▶ WHAT NEEDS TO BE DONE
Emit the entire listing verbatim.
---------- RECORDED INFORMATION ----------
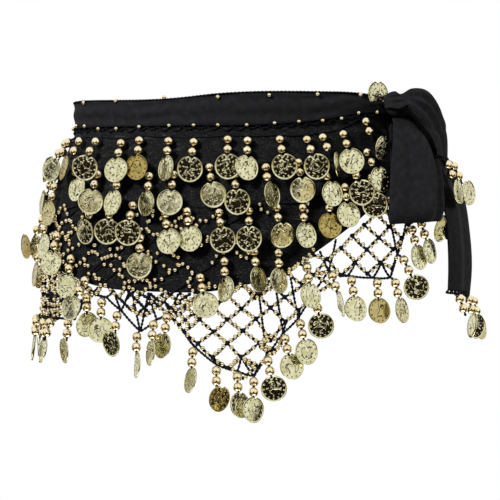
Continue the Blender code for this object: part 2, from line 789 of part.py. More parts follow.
def main():
    clear_scene()
    collection = bpy.data.collections.new("coin_hip_scarf")
    bpy.context.scene.collection.children.link(collection)
    materials = {
        "velvet": finish("crushed velvet", (0.012, 0.012, 0.013), 0.75, 0.0),
        "chiffon": finish("chiffon", (0.02, 0.02, 0.022), 0.85, 0.0),
        "cord": finish("crochet cord", (0.01, 0.01, 0.01), 0.8, 0.0),
        "gold": finish("pale gold plate", (0.7, 0.6, 0.32), 0.25, 1.0),
    }
    make_waistband(materials["chiffon"], collection)
    make_panel(materials["velvet"], collection)
    make_rows_and_net(materials, collection)
    make_knot(materials["chiffon"], collection)
    make_strip("loop", LOOP, LOOP_RIPPLE, materials["chiffon"], collection)
    make_strip("short_tail", SHORT_TAIL, TAIL_RIPPLE, materials["chiffon"], collection)
    make_strip("long_tail", LONG_TAIL, TAIL_RIPPLE, materials["chiffon"], collection)
    make_tail_fringe("short_tail_fringe", SHORT_TAIL, SHORT_TAIL_DROPS, materials["gold"], collection)
    make_tail_fringe("long_tail_fringe", LONG_TAIL, LONG_TAIL_DROPS, materials["gold"], collection)
    make_coin_beside_knot(materials["gold"], collection)


main()
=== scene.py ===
"""Looks of the coin hip scarf: crushed velvet, chiffon, crochet, beads and stamped coins.

Sizes are in millimetres and become metres where a point is made. The ring of cloth, its edges,
the creases, the net and the hanging of the drops repeat the solids' own sizes.
"""

import math
import random

import bmesh
import bpy
import numpy as np
from mathutils import Matrix, Vector


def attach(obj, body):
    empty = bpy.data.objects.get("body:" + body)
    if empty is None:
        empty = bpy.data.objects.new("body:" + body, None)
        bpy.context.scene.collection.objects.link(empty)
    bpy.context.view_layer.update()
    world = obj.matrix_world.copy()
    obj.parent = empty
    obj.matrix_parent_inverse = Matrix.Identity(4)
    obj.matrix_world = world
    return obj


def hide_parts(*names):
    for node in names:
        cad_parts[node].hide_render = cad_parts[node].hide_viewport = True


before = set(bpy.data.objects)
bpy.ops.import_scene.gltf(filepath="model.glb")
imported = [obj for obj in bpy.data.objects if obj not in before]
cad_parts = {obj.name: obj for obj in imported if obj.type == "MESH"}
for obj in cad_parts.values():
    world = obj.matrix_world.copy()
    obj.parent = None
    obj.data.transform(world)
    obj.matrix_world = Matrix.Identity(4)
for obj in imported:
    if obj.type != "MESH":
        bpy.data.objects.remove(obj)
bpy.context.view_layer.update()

MM = 0.001
UP = Vector((0.0, 0.0, 1.0))

# The worn ring: half its width and depth at the waist, and what it swells by at the hips
WAIST_HALF_WIDTH = 149.0
WAIST_HALF_DEPTH = 105.0
SWELL_WIDTH = 29.0
SWELL_DEPTH = 17.0
FLARE_TOP = -12.0
FLARE_FALL = 140.0
FLARE_POWER = 2.2
TAPE_HEIGHT = -83.0
TAPE_STEPS = 4001

# Places along the scarf run from the front middle, and are positive towards the bow
KNOT_ALONG = 144.0
COLUMNS = 56
SEAM = 0.3

# Edges of the cloth, from its far end behind the knot round the back and left side to its near end
#             along, height
BAND_TOP = ((-776, 12), (-700, 14), (-316, 12), (-200, 13), (-66, 12), (-30, 15), (60, 17),
            (117, 16), (135, 14), (144, 12))
BAND_FOOT = ((-776, 0), (-740, -6), (-680, -10), (-200, -10), (-57, -11), (25, -10), (71, -6),
             (109, 0), (130, 1), (144, 1))
HEM = ((-776, -46), (-740, -52), (-700, -62), (-560, -66), (-420, -66), (-370, -72), (-330, -86),
       (-300, -102), (-270, -113), (-240, -118), (-205, -117), (-174, -127), (-147, -139),
       (-122, -145), (-80, -148), (-24, -147), (0, -142), (32, -129), (71, -104), (102, -82),
       (121, -68), (136, -54), (146, -46), (160, -46), (180, -52))

# How far the band's outer face stands from the hips' own surface, and the tie's thickness
BAND_OUT = 1.0
BOW_WALL = 1.5

# A crease fades towards its ends as part of a half wave: where it starts, and how much it runs over
FADE_START = 0.12
FADE_RUN = 0.76

# Largest creases of the panel, each a soft ridge or trough along a straight line
#         along, height, to along, to height, half width, rise
CREASES = (
    (128, -8, 72, -26, 11, 1.5),
    (126, -24, 80, -44, 10, -1.2),
    (56, -32, -24, -40, 12, 1.0),
    (40, -96, -30, -104, 13, 1.4),
    (-40, -70, -112, -60, 12, -1.3),
    (-60, -104, -140, -96, 13, 1.5),
    (-150, -64, -200, -74, 12, -1.2),
    (-190, -98, -250, -88, 13, 1.3),
    (-236, -40, -290, -46, 12, 1.0),
    (-262, -92, -330, -66, 13, 1.4),
    (-360, -34, -420, -50, 11, 1.2),
    (-440, -52, -505, -38, 11, -1.2),
    (-520, -32, -580, -52, 11, 1.4),
    (-590, -50, -655, -40, 11, -1.2),
    (-668, -28, -735, -46, 11, 1.3),
)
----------
▶ CORRECT ANSWER
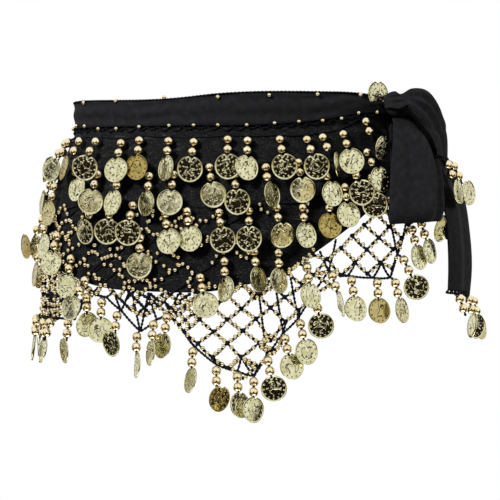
Continue the Blender code for this object: part 2, from line 789 of part.py. More parts follow.
def main():
    clear_scene()
    collection = bpy.data.collections.new("coin_hip_scarf")
    bpy.context.scene.collection.children.link(collection)
    materials = {
        "velvet": finish("crushed velvet", (0.012, 0.012, 0.013), 0.75, 0.0),
        "chiffon": finish("chiffon", (0.02, 0.02, 0.022), 0.85, 0.0),
        "cord": finish("crochet cord", (0.01, 0.01, 0.01), 0.8, 0.0),
        "gold": finish("pale gold plate", (0.7, 0.6, 0.32), 0.25, 1.0),
    }
    make_waistband(materials["chiffon"], collection)
    make_panel(materials["velvet"], collection)
    make_rows_and_net(materials, collection)
    make_knot(materials["chiffon"], collection)
    make_strip("loop", LOOP, LOOP_RIPPLE, materials["chiffon"], collection)
    make_strip("short_tail", SHORT_TAIL, TAIL_RIPPLE, materials["chiffon"], collection)
    make_strip("long_tail", LONG_TAIL, TAIL_RIPPLE, materials["chiffon"], collection)
    make_tail_fringe("short_tail_fringe", SHORT_TAIL, SHORT_TAIL_DROPS, materials["gold"], collection)
    make_tail_fringe("long_tail_fringe", LONG_TAIL, LONG_TAIL_DROPS, materials["gold"], collection)
    make_coin_beside_knot(materials["gold"], collection)


main()
=== scene.py ===
"""Looks of the coin hip scarf: crushed velvet, chiffon, crochet, beads and stamped coins.

Sizes are in millimetres and become metres where a point is made. The ring of cloth, its edges,
the creases, the net and the hanging of the drops repeat the solids' own sizes.
"""

import math
import random

import bmesh
import bpy
import numpy as np
from mathutils import Matrix, Vector


def attach(obj, body):
    empty = bpy.data.objects.get("body:" + body)
    if empty is None:
        empty = bpy.data.objects.new("body:" + body, None)
        bpy.context.scene.collection.objects.link(empty)
    bpy.context.view_layer.update()
    world = obj.matrix_world.copy()
    obj.parent = empty
    obj.matrix_parent_inverse = Matrix.Identity(4)
    obj.matrix_world = world
    return obj


def hide_parts(*names):
    for node in names:
        cad_parts[node].hide_render = cad_parts[node].hide_viewport = True


before = set(bpy.data.objects)
bpy.ops.import_scene.gltf(filepath="model.glb")
imported = [obj for obj in bpy.data.objects if obj not in before]
cad_parts = {obj.name: obj for obj in imported if obj.type == "MESH"}
for obj in cad_parts.values():
    world = obj.matrix_world.copy()
    obj.parent = None
    obj.data.transform(world)
    obj.matrix_world = Matrix.Identity(4)
for obj in imported:
    if obj.type != "MESH":
        bpy.data.objects.remove(obj)
bpy.context.view_layer.update()

MM = 0.001
UP = Vector((0.0, 0.0, 1.0))

# The worn ring: half its width and depth at the waist, and what it swells by at the hips
WAIST_HALF_WIDTH = 149.0
WAIST_HALF_DEPTH = 105.0
SWELL_WIDTH = 29.0
SWELL_DEPTH = 17.0
FLARE_TOP = -12.0
FLARE_FALL = 140.0
FLARE_POWER = 2.2
TAPE_HEIGHT = -83.0
TAPE_STEPS = 4001

# Places along the scarf run from the front middle, and are positive towards the bow
KNOT_ALONG = 144.0
COLUMNS = 56
SEAM = 0.3

# Edges of the cloth, from its far end behind the knot round the back and left side to its near end
#             along, height
BAND_TOP = ((-776, 12), (-700, 14), (-316, 12), (-200, 13), (-66, 12), (-30, 15), (60, 17),
            (117, 16), (135, 14), (144, 12))
BAND_FOOT = ((-776, 0), (-740, -6), (-680, -10), (-200, -10), (-57, -11), (25, -10), (71, -6),
             (109, 0), (130, 1), (144, 1))
HEM = ((-776, -46), (-740, -52), (-700, -62), (-560, -66), (-420, -66), (-370, -72), (-330, -86),
       (-300, -102), (-270, -113), (-240, -118), (-205, -117), (-174, -127), (-147, -139),
       (-122, -145), (-80, -148), (-24, -147), (0, -142), (32, -129), (71, -104), (102, -82),
       (121, -68), (136, -54), (146, -46), (160, -46), (180, -52))

# How far the band's outer face stands from the hips' own surface, and the tie's thickness
BAND_OUT = 1.0
BOW_WALL = 1.5

# A crease fades towards its ends as part of a half wave: where it starts, and how much it runs over
FADE_START = 0.12
FADE_RUN = 0.76

# Largest creases of the panel, each a soft ridge or trough along a straight line
#         along, height, to along, to height, half width, rise
CREASES = (
    (128, -8, 72, -26, 11, 1.5),
    (126, -24, 80, -44, 10, -1.2),
    (56, -32, -24, -40, 12, 1.0),
    (40, -96, -30, -104, 13, 1.4),
    (-40, -70, -112, -60, 12, -1.3),
    (-60, -104, -140, -96, 13, 1.5),
    (-150, -64, -200, -74, 12, -1.2),
    (-190, -98, -250, -88, 13, 1.3),
    (-236, -40, -290, -46, 12, 1.0),
    (-262, -92, -330, -66, 13, 1.4),
    (-360, -34, -420, -50, 11, 1.2),
    (-440, -52, -505, -38, 11, -1.2),
    (-520, -32, -580, -52, 11, 1.4),
    (-590, -50, -655, -40, 11, -1.2),
    (-668, -28, -735, -46, 11, 1.3),
)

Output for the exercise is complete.